▶ [The task]:
Begin at the line containing "front_shell();" in the entries below and end at the line containing "obj.matrix_parent_inverse = Matrix.Identity(4)"; transcribe that range exactly and nothing outside it.

▶ [Data lines]:
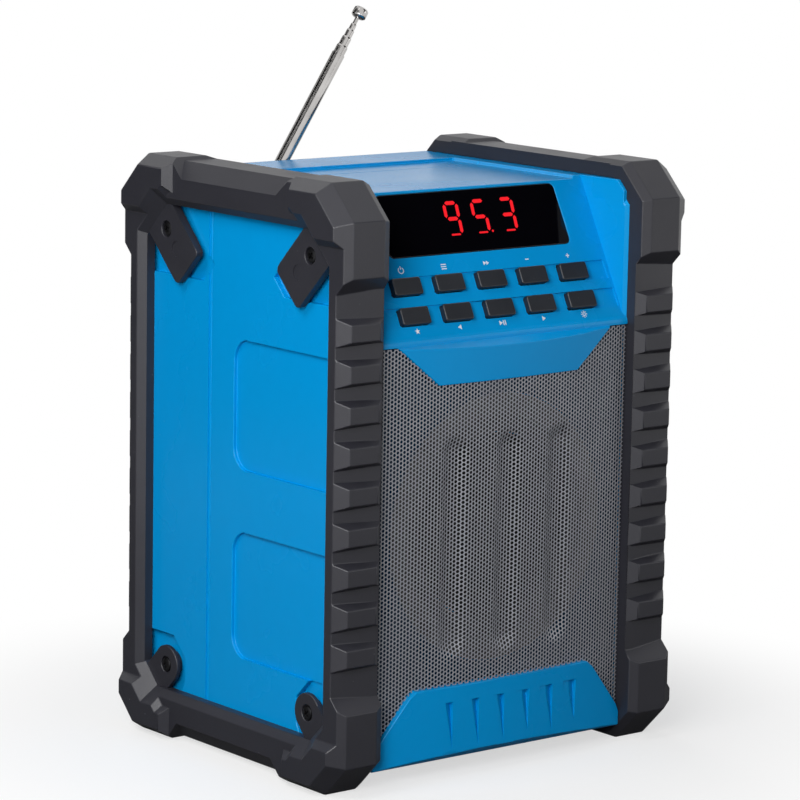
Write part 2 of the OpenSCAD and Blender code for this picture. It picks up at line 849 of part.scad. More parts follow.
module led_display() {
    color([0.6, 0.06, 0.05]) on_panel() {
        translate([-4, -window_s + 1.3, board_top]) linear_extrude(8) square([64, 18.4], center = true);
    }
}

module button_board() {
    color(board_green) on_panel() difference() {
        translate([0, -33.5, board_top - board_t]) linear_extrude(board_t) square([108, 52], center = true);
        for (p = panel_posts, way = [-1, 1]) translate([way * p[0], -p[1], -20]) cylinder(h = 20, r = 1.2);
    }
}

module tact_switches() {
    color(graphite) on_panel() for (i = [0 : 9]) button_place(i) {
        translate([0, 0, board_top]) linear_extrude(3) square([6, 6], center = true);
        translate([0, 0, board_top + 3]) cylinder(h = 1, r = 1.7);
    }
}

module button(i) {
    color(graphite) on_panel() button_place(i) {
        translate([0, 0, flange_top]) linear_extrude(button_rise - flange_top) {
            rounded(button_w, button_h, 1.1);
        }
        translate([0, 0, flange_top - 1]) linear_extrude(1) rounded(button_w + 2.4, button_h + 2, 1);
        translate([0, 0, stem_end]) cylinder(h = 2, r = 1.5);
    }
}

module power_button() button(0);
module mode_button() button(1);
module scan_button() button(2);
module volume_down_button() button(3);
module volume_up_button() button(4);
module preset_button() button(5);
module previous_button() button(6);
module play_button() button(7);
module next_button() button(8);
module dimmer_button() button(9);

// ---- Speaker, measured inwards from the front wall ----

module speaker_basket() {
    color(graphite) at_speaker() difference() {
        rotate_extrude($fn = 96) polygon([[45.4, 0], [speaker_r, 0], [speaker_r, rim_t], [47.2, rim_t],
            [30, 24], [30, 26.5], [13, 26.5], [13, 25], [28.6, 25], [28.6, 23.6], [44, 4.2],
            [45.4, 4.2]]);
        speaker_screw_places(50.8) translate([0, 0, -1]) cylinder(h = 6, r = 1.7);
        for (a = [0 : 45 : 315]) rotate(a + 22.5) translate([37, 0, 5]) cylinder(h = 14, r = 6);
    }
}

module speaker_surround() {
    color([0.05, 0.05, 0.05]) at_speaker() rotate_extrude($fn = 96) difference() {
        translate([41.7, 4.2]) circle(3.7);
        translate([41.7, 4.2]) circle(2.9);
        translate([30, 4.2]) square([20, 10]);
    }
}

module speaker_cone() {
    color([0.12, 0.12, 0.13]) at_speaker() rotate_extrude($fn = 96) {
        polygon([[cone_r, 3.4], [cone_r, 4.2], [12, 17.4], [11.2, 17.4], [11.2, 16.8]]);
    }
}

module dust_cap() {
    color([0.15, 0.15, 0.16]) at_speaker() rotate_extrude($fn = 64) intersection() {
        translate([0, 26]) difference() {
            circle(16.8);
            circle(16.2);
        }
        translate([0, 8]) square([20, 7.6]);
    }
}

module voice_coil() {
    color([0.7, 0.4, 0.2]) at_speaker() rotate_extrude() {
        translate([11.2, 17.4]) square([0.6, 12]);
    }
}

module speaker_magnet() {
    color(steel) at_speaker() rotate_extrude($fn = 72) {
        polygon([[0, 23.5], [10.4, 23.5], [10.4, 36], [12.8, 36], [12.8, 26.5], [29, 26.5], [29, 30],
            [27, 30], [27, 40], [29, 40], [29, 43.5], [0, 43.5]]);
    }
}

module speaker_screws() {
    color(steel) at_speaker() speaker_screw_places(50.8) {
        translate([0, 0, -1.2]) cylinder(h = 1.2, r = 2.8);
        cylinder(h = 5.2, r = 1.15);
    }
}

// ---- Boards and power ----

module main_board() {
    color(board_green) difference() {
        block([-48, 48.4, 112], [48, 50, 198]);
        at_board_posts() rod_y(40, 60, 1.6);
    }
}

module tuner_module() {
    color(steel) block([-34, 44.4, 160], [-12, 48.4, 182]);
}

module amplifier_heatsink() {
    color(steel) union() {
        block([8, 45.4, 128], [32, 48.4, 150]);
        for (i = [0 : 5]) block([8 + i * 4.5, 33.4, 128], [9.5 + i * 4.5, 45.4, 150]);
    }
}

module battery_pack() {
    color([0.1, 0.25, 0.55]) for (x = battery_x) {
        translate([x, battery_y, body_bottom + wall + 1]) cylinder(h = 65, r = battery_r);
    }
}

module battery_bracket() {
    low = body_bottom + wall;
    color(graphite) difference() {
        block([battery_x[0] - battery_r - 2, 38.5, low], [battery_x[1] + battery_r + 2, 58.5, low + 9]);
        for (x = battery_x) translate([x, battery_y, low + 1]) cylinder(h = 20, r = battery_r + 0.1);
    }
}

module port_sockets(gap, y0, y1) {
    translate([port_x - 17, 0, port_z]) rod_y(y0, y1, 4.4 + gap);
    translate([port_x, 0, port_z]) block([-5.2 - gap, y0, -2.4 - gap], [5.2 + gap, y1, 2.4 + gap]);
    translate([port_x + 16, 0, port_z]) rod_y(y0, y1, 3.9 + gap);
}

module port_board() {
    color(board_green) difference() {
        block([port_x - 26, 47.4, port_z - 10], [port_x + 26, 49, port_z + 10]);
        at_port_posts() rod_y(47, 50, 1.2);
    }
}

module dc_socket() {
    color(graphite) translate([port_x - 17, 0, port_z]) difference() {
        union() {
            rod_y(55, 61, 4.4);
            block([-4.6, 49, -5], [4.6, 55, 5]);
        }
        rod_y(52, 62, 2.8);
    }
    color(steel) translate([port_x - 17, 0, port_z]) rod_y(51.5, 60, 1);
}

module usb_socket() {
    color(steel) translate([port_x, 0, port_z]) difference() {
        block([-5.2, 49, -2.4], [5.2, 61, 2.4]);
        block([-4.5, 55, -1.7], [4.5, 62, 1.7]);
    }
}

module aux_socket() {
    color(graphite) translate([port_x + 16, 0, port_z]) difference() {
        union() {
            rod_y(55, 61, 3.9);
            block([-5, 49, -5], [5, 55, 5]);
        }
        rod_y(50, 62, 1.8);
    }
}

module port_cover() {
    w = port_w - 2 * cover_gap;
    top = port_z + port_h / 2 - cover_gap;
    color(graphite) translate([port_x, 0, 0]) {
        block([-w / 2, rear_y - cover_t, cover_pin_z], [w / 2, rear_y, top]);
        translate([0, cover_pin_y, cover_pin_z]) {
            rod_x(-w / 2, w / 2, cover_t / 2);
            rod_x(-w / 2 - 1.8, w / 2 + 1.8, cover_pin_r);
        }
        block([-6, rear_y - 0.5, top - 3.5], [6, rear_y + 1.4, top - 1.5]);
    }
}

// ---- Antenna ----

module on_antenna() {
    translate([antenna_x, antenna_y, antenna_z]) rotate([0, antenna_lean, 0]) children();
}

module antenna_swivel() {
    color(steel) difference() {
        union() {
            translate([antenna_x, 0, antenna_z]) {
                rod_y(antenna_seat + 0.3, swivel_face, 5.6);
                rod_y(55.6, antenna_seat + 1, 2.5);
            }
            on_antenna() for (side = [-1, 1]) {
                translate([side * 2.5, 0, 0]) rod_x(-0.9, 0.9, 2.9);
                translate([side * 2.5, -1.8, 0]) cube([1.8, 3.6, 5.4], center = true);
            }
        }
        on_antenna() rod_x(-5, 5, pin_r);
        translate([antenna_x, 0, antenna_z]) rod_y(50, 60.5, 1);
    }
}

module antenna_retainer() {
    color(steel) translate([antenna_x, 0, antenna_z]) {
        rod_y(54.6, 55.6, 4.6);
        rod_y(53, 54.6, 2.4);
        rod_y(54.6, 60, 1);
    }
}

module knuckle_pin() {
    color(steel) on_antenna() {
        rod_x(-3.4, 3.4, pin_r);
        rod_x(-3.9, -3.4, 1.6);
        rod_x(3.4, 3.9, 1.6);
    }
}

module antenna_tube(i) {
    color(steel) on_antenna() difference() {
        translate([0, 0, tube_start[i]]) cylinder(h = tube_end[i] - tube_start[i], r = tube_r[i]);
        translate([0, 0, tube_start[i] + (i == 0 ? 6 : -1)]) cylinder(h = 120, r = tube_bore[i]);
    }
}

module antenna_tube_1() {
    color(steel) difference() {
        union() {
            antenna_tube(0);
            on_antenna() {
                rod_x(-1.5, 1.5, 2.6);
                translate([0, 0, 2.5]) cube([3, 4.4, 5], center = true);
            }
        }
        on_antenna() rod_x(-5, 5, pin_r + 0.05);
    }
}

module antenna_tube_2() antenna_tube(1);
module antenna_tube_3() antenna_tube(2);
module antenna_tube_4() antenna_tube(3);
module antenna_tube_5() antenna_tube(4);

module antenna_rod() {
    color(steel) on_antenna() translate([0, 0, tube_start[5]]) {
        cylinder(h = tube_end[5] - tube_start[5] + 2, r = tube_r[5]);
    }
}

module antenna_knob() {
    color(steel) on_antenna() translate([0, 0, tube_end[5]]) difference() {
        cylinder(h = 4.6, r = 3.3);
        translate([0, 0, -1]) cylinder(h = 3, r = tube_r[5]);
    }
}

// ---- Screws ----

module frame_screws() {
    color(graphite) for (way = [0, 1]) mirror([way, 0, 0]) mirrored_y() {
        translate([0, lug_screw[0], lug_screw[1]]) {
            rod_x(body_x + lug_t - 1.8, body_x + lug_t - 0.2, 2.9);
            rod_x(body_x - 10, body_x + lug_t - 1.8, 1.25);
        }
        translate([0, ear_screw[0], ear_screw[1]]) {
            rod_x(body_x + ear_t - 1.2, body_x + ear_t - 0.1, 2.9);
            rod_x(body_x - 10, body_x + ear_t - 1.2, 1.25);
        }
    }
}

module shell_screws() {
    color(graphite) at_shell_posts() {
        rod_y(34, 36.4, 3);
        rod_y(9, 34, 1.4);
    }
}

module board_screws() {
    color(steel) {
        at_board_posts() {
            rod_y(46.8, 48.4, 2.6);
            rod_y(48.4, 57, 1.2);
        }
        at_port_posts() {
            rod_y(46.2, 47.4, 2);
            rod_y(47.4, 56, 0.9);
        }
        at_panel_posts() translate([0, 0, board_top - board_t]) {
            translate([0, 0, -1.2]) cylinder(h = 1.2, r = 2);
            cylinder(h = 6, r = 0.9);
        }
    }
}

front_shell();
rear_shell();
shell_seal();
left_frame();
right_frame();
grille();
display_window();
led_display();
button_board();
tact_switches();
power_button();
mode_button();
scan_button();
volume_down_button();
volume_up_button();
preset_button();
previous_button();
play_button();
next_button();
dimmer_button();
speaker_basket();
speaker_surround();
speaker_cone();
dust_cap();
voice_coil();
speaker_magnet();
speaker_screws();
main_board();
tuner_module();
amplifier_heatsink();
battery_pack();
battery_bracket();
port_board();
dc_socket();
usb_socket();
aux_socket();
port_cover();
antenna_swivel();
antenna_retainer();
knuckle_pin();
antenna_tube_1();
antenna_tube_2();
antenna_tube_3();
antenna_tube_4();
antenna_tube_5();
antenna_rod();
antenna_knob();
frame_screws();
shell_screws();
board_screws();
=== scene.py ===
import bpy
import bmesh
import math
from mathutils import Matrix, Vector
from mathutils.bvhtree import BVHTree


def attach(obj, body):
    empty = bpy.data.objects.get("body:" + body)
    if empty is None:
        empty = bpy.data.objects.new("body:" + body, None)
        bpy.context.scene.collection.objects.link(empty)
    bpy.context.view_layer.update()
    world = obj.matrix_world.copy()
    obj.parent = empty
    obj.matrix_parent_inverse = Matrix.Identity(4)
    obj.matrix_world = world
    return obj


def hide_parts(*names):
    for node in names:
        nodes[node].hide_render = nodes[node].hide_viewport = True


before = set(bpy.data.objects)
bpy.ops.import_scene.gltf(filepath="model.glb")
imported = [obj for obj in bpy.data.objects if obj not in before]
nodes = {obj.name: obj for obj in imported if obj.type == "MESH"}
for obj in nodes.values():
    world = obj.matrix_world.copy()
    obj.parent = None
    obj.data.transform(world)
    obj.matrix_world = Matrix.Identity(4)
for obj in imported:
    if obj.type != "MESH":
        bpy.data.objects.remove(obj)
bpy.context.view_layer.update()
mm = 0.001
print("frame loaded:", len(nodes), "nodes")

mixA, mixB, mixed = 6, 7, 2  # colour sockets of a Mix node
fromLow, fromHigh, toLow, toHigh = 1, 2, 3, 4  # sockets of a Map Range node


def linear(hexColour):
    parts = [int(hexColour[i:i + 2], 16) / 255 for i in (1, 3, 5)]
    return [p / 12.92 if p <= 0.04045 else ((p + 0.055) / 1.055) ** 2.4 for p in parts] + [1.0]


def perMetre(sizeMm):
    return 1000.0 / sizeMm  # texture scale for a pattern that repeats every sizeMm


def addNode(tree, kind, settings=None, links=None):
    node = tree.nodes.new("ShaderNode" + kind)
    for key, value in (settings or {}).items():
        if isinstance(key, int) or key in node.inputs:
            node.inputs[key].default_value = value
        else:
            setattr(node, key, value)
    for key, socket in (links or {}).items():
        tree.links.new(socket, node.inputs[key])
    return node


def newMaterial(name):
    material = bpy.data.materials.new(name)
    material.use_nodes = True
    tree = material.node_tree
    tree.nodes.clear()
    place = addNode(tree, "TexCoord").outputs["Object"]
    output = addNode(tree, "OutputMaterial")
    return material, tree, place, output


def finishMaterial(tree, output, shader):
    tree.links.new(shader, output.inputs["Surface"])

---

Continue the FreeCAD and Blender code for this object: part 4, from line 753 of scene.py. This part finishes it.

▶ [Expected output]:
front_shell();
rear_shell();
shell_seal();
left_frame();
right_frame();
grille();
display_window();
led_display();
button_board();
tact_switches();
power_button();
mode_button();
scan_button();
volume_down_button();
volume_up_button();
preset_button();
previous_button();
play_button();
next_button();
dimmer_button();
speaker_basket();
speaker_surround();
speaker_cone();
dust_cap();
voice_coil();
speaker_magnet();
speaker_screws();
main_board();
tuner_module();
amplifier_heatsink();
battery_pack();
battery_bracket();
port_board();
dc_socket();
usb_socket();
aux_socket();
port_cover();
antenna_swivel();
antenna_retainer();
knuckle_pin();
antenna_tube_1();
antenna_tube_2();
antenna_tube_3();
antenna_tube_4();
antenna_tube_5();
antenna_rod();
antenna_knob();
frame_screws();
shell_screws();
board_screws();
=== scene.py ===
import bpy
import bmesh
import math
from mathutils import Matrix, Vector
from mathutils.bvhtree import BVHTree


def attach(obj, body):
    empty = bpy.data.objects.get("body:" + body)
    if empty is None:
        empty = bpy.data.objects.new("body:" + body, None)
        bpy.context.scene.collection.objects.link(empty)
    bpy.context.view_layer.update()
    world = obj.matrix_world.copy()
    obj.parent = empty
    obj.matrix_parent_inverse = Matrix.Identity(4)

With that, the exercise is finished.